[Data extracted from a collection]
>> start
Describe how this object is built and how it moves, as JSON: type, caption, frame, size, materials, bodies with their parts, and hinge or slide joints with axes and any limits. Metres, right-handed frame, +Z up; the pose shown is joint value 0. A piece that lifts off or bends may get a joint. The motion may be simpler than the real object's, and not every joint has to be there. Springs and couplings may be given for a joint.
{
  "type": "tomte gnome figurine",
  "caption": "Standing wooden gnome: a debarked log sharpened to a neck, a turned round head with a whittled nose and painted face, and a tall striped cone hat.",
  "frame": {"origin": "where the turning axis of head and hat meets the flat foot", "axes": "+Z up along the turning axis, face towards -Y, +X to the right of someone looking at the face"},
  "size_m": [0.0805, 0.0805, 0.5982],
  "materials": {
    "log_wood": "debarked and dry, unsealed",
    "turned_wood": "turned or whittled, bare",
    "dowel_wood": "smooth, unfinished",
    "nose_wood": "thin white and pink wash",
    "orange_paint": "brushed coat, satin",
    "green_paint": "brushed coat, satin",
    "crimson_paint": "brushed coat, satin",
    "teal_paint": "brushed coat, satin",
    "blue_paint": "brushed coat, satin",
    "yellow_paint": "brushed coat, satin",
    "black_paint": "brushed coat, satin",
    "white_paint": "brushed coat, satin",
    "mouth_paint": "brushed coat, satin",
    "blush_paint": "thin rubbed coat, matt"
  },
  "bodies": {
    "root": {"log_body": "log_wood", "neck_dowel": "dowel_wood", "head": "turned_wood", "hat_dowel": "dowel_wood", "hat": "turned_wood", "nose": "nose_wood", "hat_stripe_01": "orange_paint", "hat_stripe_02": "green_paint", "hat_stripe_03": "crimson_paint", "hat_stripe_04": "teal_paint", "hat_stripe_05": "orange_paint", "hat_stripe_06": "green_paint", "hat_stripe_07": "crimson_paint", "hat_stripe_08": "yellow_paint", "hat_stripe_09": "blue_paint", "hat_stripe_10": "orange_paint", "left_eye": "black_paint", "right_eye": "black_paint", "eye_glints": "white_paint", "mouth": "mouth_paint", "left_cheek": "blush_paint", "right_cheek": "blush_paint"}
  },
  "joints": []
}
>> end
>> start
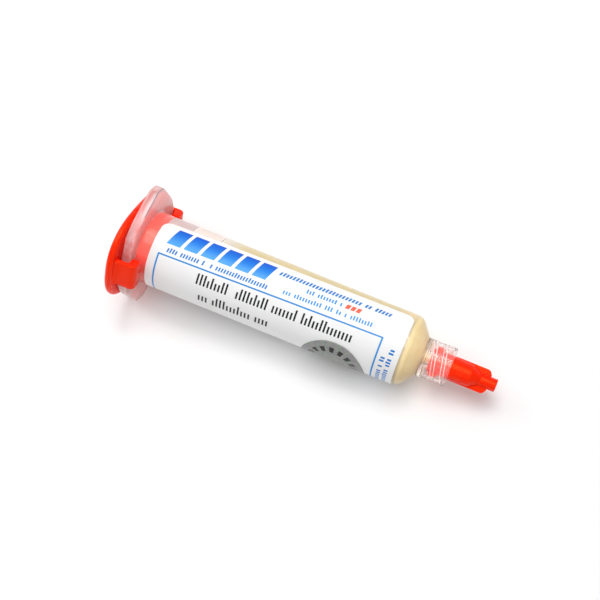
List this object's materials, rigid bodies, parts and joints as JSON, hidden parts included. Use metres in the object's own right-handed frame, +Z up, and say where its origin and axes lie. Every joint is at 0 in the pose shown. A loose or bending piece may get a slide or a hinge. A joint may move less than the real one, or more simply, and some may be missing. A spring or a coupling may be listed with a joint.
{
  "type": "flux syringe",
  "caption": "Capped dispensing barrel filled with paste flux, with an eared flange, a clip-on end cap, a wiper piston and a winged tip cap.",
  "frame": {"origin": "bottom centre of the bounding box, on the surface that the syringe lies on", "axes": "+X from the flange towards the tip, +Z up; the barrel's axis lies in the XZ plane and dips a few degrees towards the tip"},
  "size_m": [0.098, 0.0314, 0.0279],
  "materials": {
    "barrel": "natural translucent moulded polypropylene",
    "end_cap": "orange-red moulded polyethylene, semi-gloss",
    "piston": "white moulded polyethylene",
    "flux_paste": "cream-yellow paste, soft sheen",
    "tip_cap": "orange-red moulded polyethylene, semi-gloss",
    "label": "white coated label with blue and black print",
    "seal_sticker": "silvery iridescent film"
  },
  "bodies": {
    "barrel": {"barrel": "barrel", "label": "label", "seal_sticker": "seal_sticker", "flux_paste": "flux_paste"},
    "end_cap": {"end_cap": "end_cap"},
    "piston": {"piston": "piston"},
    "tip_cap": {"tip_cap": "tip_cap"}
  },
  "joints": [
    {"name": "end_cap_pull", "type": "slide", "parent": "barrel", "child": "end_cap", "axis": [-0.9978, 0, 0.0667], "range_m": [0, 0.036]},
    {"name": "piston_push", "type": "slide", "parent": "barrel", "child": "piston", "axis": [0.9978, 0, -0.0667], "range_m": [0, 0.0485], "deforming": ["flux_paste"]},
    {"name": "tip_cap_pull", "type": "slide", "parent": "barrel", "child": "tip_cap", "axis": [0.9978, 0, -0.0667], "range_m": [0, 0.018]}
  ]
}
>> end
▶ _Given problem_:
List the lines that contain the word "this".

▶ _Answer in full_:
Describe how this object is built and how it moves, as JSON: type, caption, frame, size, materials, bodies with their parts, and hinge or slide joints with axes and any limits. Metres, right-handed frame, +Z up; the pose shown is joint value 0. A piece that lifts off or bends may get a joint. The motion may be simpler than the real object's, and not every joint has to be there. Springs and couplings may be given for a joint.
List this object's materials, rigid bodies, parts and joints as JSON, hidden parts included. Use metres in the object's own right-handed frame, +Z up, and say where its origin and axes lie. Every joint is at 0 in the pose shown. A loose or bending piece may get a slide or a hinge. A joint may move less than the real one, or more simply, and some may be missing. A spring or a coupling may be listed with a joint.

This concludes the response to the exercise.